• _Material_:
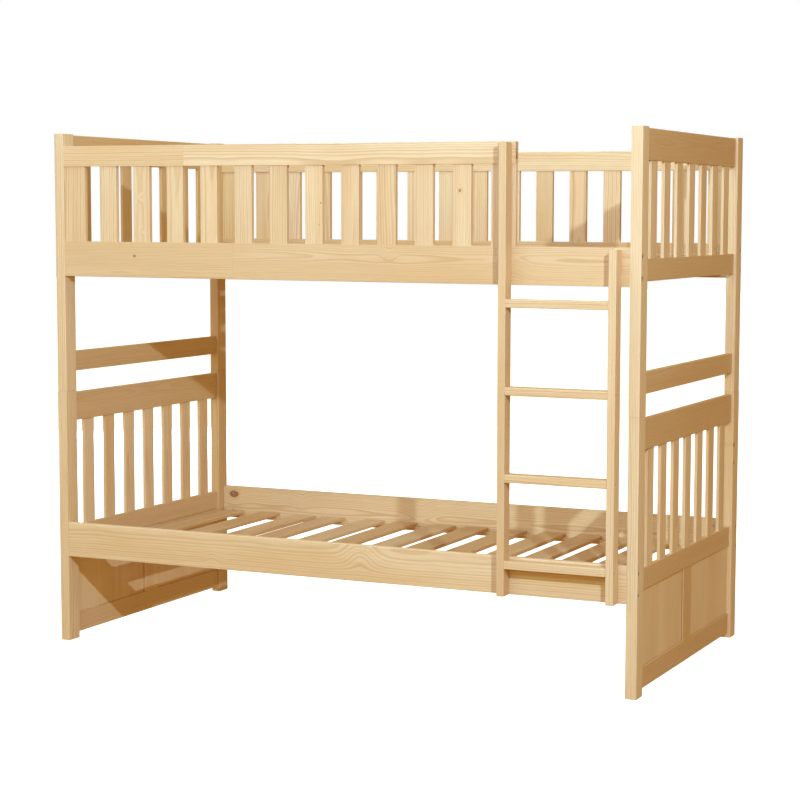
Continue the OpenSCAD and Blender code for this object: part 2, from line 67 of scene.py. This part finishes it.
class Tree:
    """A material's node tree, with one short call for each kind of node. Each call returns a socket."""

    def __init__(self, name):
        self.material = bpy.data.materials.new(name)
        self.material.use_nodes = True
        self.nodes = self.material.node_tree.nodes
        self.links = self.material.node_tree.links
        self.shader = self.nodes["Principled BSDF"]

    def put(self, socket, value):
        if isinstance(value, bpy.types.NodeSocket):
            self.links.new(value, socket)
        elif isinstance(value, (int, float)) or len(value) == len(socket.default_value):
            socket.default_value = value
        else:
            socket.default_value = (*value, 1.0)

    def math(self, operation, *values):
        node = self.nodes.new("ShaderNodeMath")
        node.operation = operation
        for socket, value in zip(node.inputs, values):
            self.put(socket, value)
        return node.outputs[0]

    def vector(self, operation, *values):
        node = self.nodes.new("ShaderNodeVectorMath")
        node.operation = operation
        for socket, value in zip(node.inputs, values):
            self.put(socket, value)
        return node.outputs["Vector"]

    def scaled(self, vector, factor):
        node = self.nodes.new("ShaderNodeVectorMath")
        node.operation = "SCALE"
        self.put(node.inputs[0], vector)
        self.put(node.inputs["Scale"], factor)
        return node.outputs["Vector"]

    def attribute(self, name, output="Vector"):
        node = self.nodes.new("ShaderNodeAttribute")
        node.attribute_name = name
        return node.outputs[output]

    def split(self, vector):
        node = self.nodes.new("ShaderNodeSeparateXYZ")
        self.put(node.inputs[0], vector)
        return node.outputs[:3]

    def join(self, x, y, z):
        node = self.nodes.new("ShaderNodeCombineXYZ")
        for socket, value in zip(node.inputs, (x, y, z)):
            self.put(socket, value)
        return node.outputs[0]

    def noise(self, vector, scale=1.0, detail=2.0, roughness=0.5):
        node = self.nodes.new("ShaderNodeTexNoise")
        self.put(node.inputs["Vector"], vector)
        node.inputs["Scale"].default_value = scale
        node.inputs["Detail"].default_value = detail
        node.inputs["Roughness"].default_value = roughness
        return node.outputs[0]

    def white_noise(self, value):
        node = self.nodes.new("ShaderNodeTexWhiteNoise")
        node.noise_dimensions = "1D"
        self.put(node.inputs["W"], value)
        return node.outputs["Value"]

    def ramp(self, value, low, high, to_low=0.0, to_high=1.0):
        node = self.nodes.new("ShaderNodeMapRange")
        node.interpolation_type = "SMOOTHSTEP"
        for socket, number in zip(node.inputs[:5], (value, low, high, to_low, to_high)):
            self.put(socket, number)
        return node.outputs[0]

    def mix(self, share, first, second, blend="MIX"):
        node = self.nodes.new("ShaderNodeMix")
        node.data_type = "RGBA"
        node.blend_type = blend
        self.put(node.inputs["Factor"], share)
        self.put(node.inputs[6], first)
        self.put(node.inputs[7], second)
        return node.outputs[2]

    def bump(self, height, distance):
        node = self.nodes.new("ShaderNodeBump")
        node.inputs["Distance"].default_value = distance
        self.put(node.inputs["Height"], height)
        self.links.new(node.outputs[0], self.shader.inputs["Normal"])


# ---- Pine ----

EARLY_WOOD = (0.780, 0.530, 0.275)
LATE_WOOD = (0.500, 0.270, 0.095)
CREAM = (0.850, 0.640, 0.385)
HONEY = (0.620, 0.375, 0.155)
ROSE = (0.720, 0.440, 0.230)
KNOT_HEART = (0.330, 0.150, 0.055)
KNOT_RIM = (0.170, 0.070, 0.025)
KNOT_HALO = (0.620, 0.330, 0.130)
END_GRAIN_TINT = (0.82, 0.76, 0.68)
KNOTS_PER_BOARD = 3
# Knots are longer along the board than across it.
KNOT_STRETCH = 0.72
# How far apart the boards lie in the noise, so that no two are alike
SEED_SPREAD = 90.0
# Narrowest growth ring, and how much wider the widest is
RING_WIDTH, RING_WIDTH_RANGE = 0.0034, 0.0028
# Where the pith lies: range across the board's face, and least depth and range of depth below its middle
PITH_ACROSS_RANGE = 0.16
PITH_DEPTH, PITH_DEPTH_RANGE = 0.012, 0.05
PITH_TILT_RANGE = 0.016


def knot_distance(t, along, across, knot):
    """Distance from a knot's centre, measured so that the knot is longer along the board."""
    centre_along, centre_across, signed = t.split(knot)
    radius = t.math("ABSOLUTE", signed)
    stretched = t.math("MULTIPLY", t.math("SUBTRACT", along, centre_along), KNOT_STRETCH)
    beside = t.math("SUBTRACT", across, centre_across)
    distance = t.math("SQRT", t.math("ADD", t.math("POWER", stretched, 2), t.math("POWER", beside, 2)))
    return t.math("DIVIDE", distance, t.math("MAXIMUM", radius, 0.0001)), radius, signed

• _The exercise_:
Reprint the data above from the opening line to the line holding "node tree, with", inclusive, and nothing else.

• _Completed task_:
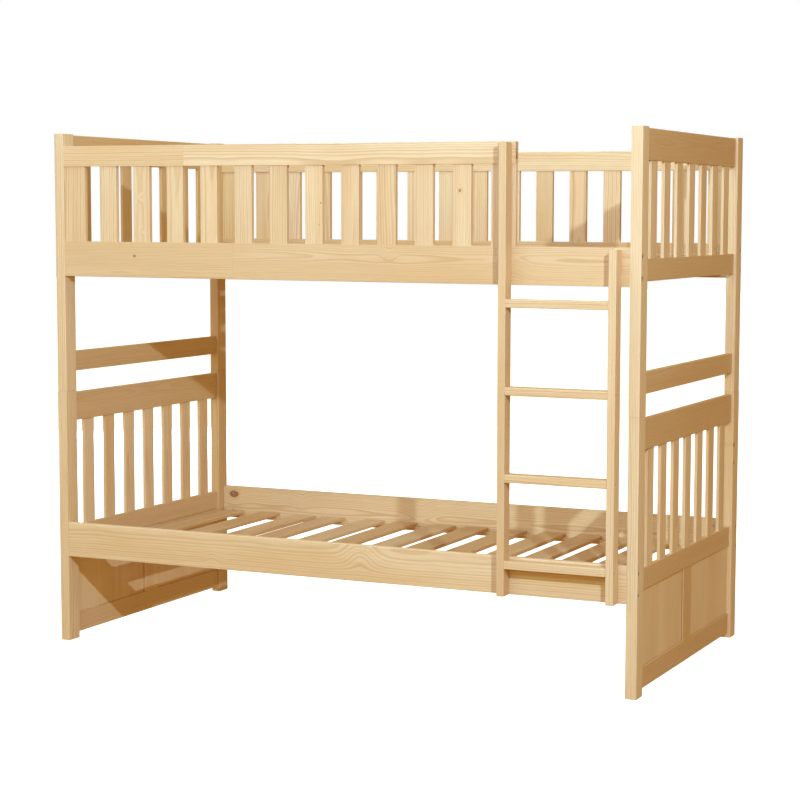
Continue the OpenSCAD and Blender code for this object: part 2, from line 67 of scene.py. This part finishes it.
class Tree:
    """A material's node tree, with one short call for each kind of node. Each call returns a socket."""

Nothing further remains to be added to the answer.